Yep. And your analysis was more or less fine (though it did have an issue that you chose to ignore the beholder's anti-magic when all of the attack against it were magical).

But the issue with the example was that what works theoretically doesn't always work in practice, and while the theory says that creature lasts two rounds, that doesn't match with what I've experienced in practice. And, really, it's the practice that matters.

And one of the reasons the theory doesn't match the practice is...

Exactly this. Amongst other things, if the beholder has a bunch of allies, then those allies serve to soak up a lot of attacks, meaning that lots of that lovely DPS is 'wasted' - a 20 damage hit to a 14 damage hobgoblin 'wastes' 6 damage. Or, perhaps more to the point, it means those 20 points aren't coming off the beholder. Probably.

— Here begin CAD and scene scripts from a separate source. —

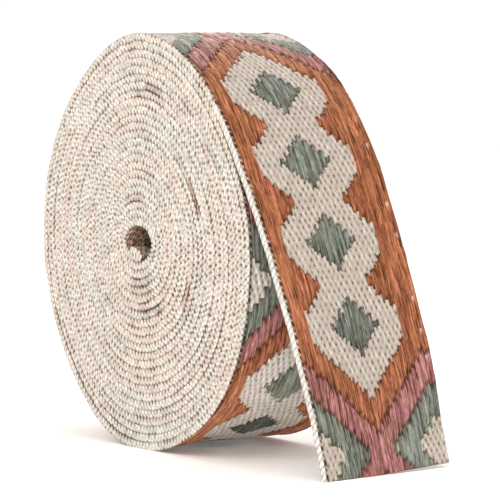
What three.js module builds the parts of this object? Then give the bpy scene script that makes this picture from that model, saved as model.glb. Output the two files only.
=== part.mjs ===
// A roll of woven jacquard webbing that stands on its rim, with its loose end hanging to the floor.
// Millimetres, +Z up. The roll's axis runs along Y, and the loose end comes off on the +X side.
// The origin is the middle of the small flat spot on which the roll rests.
import * as THREE from 'three';

// Driving sizes
const WIDTH = 38; // the webbing, edge to edge
const THICKNESS = 1.6; // one layer
const PITCH = 1.9; // one layer as wound, with its air
const AXIS_HEIGHT = 50.4; // the roll's axis above the floor
const EDGE_ROUND = 0.5; // how far each woven edge is rounded off
const LEAVE_ANGLE = 45; // where the outer turn leaves the roll, in degrees from +X
const FULL_TURN = 360;
const GAP = 0.3; // between the loose end and the roll
const END_TURN = 7.8; // degrees by which the cut end is turned, its far corner towards the roll
const END_SHIFT = 1.0; // how far the cut end has slid along +Y
const TURN_HEIGHT = 70; // height above which the loose end isn't turned
const TURN_POWER = 0.7; // how the turn grows towards the floor
const RIM_STEP = 2.5; // degrees from one point of the rim to the next
const TAIL_STEP = 2.5; // millimetres from one point of the loose end to the next
const TAIL_BANDS = 6; // strips across the loose end
const HOLE_POINTS = 44;

// The outer turn's surface, hand wound and so a little uneven: angle in degrees, radius.
// It starts where the loose end leaves, and a full turn later it lies one layer further in.
const RIM = [
  [45, 48.5],
  [60, 49.2],
  [75, 50.2],
  [92, 51.2],
  [110, 50.8],
  [128, 50.1],
  [150, 50.9],
  [175, 51.2],
  [200, 50.5],
  [222, 49.8],
  [245, 50.7],
  [265, 50.8],
  [290, 50.4],
  [320, 51.0],
  [345, 50.2],
  [365, 48.9],
  [385, 46.8],
  [396, 46.4],
  [405, 48.5 - PITCH],
];

// The loose end's fall: distance from where it leaves the roll, angle below the horizontal.
const FALL = [
  [0, 46],
  [8, 52],
  [20, 58.5],
  [40, 63.5],
  [65, 67.5],
  [100, 77.5],
];

// The hole that the first turns leave, from the roll's axis: x, z.
// The low hump in its floor is the inner end of the webbing, bent inwards.
const HOLE = [
  [3.6, -0.9],
  [2.3, 3.0],
  [-1.9, 5.0],
  [-6.1, 4.2],
  [-8.8, 0.9],
  [-7.1, -1.9],
  [-4.7, -1.9],
  [-2.4, -2.9],
  [-1.0, -4.2],
  [0.7, -4.5],
  [2.7, -3.2],
];

const LOOKS = {
  roll: { color: 0xe3d8c4, roughness: 0.9, metalness: 0 },
  loose_end: { color: 0xc77f52, roughness: 0.8, metalness: 0 },
};

const radians = THREE.MathUtils.degToRad;

// Reads a table of (place, value) rows along one smooth curve that goes through every row.
function readTable(rows, place) {
  const last = rows.length - 2;
  let i = rows.findIndex((row, k) => k <= last && place <= rows[k + 1][0]);
  i = i < 0 ? last : i;
  const slopeAt = (k) => {
    const before = rows[Math.max(k - 1, 0)];
    const after = rows[Math.min(k + 1, rows.length - 1)];
    return (after[1] - before[1]) / (after[0] - before[0]);
  };
  const span = rows[i + 1][0] - rows[i][0];
  const t = THREE.MathUtils.clamp((place - rows[i][0]) / span, 0, 1);
  const startPull = (1 - t) ** 2 * t * span * slopeAt(i);
  const endPull = (t - 1) * t * t * span * slopeAt(i + 1);
  const blend = t * t * (3 - 2 * t);
  return rows[i][1] * (1 - blend) + rows[i + 1][1] * blend + startPull + endPull;
}

// A point of the roll's side view, from the axis, lifted to the axis height.
function onRoll(angle, radius) {
  const a = radians(angle);
  return new THREE.Vector2(radius * Math.cos(a), AXIS_HEIGHT + radius * Math.sin(a));
}

// The rim from the step round to the step again, cut level where it rests on the floor.
function rimOutline() {
  const points = [];
  const steps = Math.round(FULL_TURN / RIM_STEP);
  for (let i = 0; i <= steps; i += 1) {
    const angle = LEAVE_ANGLE + (i * FULL_TURN) / steps;
    const point = onRoll(angle, readTable(RIM, angle));
    point.y = Math.max(point.y, 0);
    points.push(point);
  }
  return points;
}

function holeOutline() {
  const corners = HOLE.map(([x, z]) => new THREE.Vector3(x, AXIS_HEIGHT + z, 0));
  const curve = new THREE.CatmullRomCurve3(corners, true, 'catmullrom', 0.5);
  const ring = curve.getPoints(HOLE_POINTS).slice(0, -1);
  return ring.map((p) => new THREE.Vector2(p.x, p.y)).reverse();
}

// Extrudes a side view across the webbing's width, with rounded edges.
function acrossWidth(shape, bands) {
  const geometry = new THREE.ExtrudeGeometry(shape, {
    depth: WIDTH - 2 * EDGE_ROUND,
    steps: bands,
    bevelEnabled: true,
    bevelThickness: EDGE_ROUND,
    bevelSize: EDGE_ROUND,
    bevelOffset: -EDGE_ROUND,
    bevelSegments: 2,
  });
  geometry.translate(0, 0, EDGE_ROUND - WIDTH / 2);
  geometry.rotateX(Math.PI / 2);
  return geometry;
}

// The loose end's outer surface, from the roll down to the floor: points and their unit normals.
function tailLine() {
  const start = onRoll(LEAVE_ANGLE, readTable(RIM, LEAVE_ANGLE));
  const line = [];
  const stride = 0.1;
  let [x, z] = [start.x, start.y];
  for (let s = 0; z > 0; s += stride) {
    const slope = radians(readTable(FALL, s));
    const normal = new THREE.Vector2(Math.sin(slope), Math.cos(slope));
    line.push({ s, point: new THREE.Vector2(x, z), normal });
    x += stride * Math.cos(slope);
    z -= stride * Math.sin(slope);
  }
  const every = Math.round(TAIL_STEP / stride);
  const kept = line.filter((row, i) => i % every === 0 && row.point.y > TAIL_STEP);
  const foot = line[line.length - 1];
  foot.point.y = 0;
  return [...kept, foot];
}

// The loose end's side view: a sheet of even thickness that starts clear of the step it grew from.
function tailOutline() {
  const line = tailLine();
  const outer = line.map(({ point }) => point.clone());
  const inner = line.map(({ point, normal }) => point.clone().addScaledVector(normal, -THICKNESS));
  const foot = line[line.length - 1];
  inner[inner.length - 1].set(foot.point.x - THICKNESS / foot.normal.x, 0);
  const away = new THREE.Vector2(line[0].normal.y, -line[0].normal.x).multiplyScalar(GAP);
  outer[0].add(away);
  inner[0].add(away);
  return [...outer.reverse(), ...inner];
}

// Turns the sheet about the vertical, from nothing where it clears the roll to END_TURN at the floor.
function turnTail(geometry) {
  const place = geometry.attributes.position;
  for (let i = 0; i < place.count; i += 1) {
    const across = place.getY(i);
    const z = place.getZ(i);
    const share = Math.max(1 - z / TURN_HEIGHT, 0) ** TURN_POWER;
    const turn = radians(END_TURN) * share;
    const x = place.getX(i) - across * Math.sin(turn);
    place.setXYZ(i, x, across * Math.cos(turn) + END_SHIFT * share ** 2, z);
  }
}

function makeRoll() {
  const shape = new THREE.Shape(rimOutline());
  shape.holes.push(new THREE.Path(holeOutline()));
  return acrossWidth(shape, 1);
}

function makeTail() {
  const geometry = acrossWidth(new THREE.Shape(tailOutline()), TAIL_BANDS);
  turnTail(geometry);
  geometry.computeVertexNormals();
  return geometry;
}

function named(name, geometry) {
  const mesh = new THREE.Mesh(geometry, new THREE.MeshStandardMaterial(LOOKS[name]));
  mesh.name = name;
  return mesh;
}

const group = new THREE.Group();
group.add(named('roll', makeRoll()));
group.add(named('loose_end', makeTail()));

export default group;
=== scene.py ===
import math

import bpy
import numpy as np
from mathutils import Matrix, Vector


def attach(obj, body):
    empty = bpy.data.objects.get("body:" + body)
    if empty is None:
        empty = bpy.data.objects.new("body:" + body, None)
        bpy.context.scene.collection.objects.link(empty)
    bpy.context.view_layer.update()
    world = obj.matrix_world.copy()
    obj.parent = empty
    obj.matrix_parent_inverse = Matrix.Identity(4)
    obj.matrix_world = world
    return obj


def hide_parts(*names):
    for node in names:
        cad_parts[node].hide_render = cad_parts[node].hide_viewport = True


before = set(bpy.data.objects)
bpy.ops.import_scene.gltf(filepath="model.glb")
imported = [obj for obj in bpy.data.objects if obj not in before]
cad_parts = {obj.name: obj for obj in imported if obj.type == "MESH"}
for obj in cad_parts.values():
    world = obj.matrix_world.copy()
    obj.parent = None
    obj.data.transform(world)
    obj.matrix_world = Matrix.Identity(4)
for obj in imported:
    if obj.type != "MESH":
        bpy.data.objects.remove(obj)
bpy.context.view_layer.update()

METRES = 0.001  # in a millimetre

# Driving sizes, the same as in the CAD source
WIDTH = 38.0  # the webbing, edge to edge
THICKNESS = 1.6  # one layer
PITCH = 1.9  # one layer as wound, with its air
AXIS_HEIGHT = 50.4  # the roll's axis above the floor
LEAVE_ANGLE = 45.0  # where the outer turn leaves the roll, in degrees from +X
END_TURN = 7.8  # degrees by which the cut end is turned, its far corner towards the roll
END_SHIFT = 1.0  # how far the cut end has slid along +Y
TURN_HEIGHT = 70.0  # height above which the loose end isn't turned
TURN_POWER = 0.7  # how the turn grows towards the floor
HALF = WIDTH / 2
NEAR, FAR = 18.2, 18.9  # where the face ends and the edge cord begins, at the near and at the far edge

# The outer turn's surface: angle in degrees, radius
RIM = [
    (45, 48.5), (60, 49.2), (75, 50.2), (92, 51.2), (110, 50.8), (128, 50.1), (150, 50.9),
    (175, 51.2), (200, 50.5), (222, 49.8), (245, 50.7), (265, 50.8), (290, 50.4), (320, 51.0),
    (345, 50.2), (365, 49.1), (385, 47.2), (396, 46.5), (405, 48.5 - PITCH),
]

# The loose end's fall: distance from where it leaves the roll, angle below the horizontal
FALL = [(0, 46), (8, 52), (20, 58.5), (40, 63.5), (65, 67.5), (100, 77.5)]
FALL_REACH = 130  # more than the loose end's length

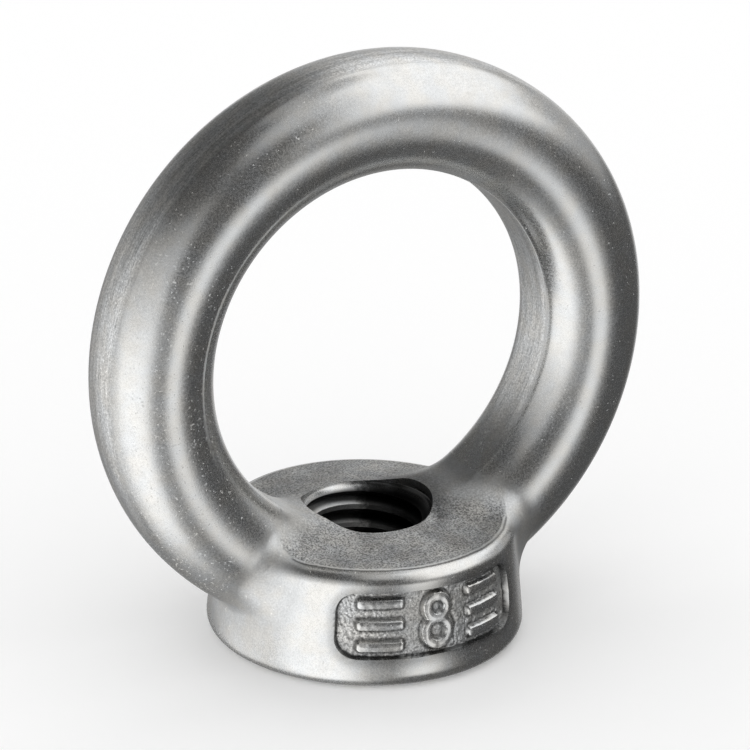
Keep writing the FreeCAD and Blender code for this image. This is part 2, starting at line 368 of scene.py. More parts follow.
def point_outwards(piece):
    """Turn a closed mesh's faces outwards: if its volume, added up from them, is below zero, flip them."""
    mesh = piece.data
    mesh.calc_loop_triangles()
    corners = np.zeros(len(mesh.loop_triangles) * 3, np.int32)
    mesh.loop_triangles.foreach_get("vertices", corners)
    places = np.zeros(len(mesh.vertices) * 3)
    mesh.vertices.foreach_get("co", places)
    a, b, c = places.reshape(-1, 3)[corners.reshape(-1, 3)].transpose(1, 0, 2)
    volume = np.einsum("ij,ij->i", a, np.cross(b, c)).sum() / 6
    if volume < 0:
        mesh.flip_normals()
    print("%s: %d faces, %.1f cubic millimetres" % (piece.name, len(mesh.polygons), abs(volume) / MM ** 3))
    return piece


# %% The casting
rows, columns = ray_angles.shape
nut = point_outwards(make_piece("eye_nut_body", skin_grid, grid_faces(rows, columns, close_rows=True)))

# %% [markdown]
# ## The tapped hole
#
# The hole is drilled, countersunk at both ends and tapped, so it is taken out of the casting the same way:
# first a turned cutter with the two countersinks, then a cutter that runs round the hole as a helix. Its
# section is the sixty degree profile of a metric thread, 8 millimetres across with a pitch of 1.25. Both
# cutters end outside the metal, so the thread runs out through the countersinks as a real one does. The
# upper countersink ends in a short straight edge, and the rim of that is worn round.

# %% The hole's cutter
HOLE_SEGMENTS = 160
MOUTH_LAND = 0.1
MOUTH_WEAR = 0.05
OVERRUN = 1.0


def turned_cutter(name, profile, segments):
    """A closed turned shape: each point of the profile, a radius and a height, is carried round the Z axis,
    and one many-sided face closes each end."""
    turn = np.radians(np.arange(segments) * 360 / segments)
    across, up = np.transpose(profile)
    points = np.stack([np.outer(across, np.cos(turn)), np.outer(across, np.sin(turn)),
                       np.outer(up, np.ones(segments))], axis=-1).reshape(-1, 3)
    faces = grid_faces(len(profile), segments).tolist()
    faces.append(list(range(segments)))
    faces.append(list(range(len(points) - segments, len(points)))[::-1])
    return point_outwards(make_piece(name, points, faces))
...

To be fair about this though: 5E achieves short combats primarily through making combats easy. A lone beholder is a Medium combat, over in two rounds after contact is made in earnest. "Contact in earnest" isn't necessarily synonymous with "you see a beholder" or "roll initiative". The GWM Barbarians might have to jump through some hoops to bring their melee attacks to bear on the beholder. It's impossible to estimate in general how long that will take though because it's very terrain- and DM-dependent.

The point is though that 50 hobgoblins + 1 beholder is no longer a Medium encounter. It's a triple-Deadly encounter. On the one hand, I highly recommend triple-Deadly encounters and above because unlike Medium encounters they are not usually boring and contrived. On the other hand, it's not a surprise that a triple-Deadly encounter takes much longer to run than a Medium encounter, not least because the players will be taking longer in real-time to make their decisions in this high-stakes environment.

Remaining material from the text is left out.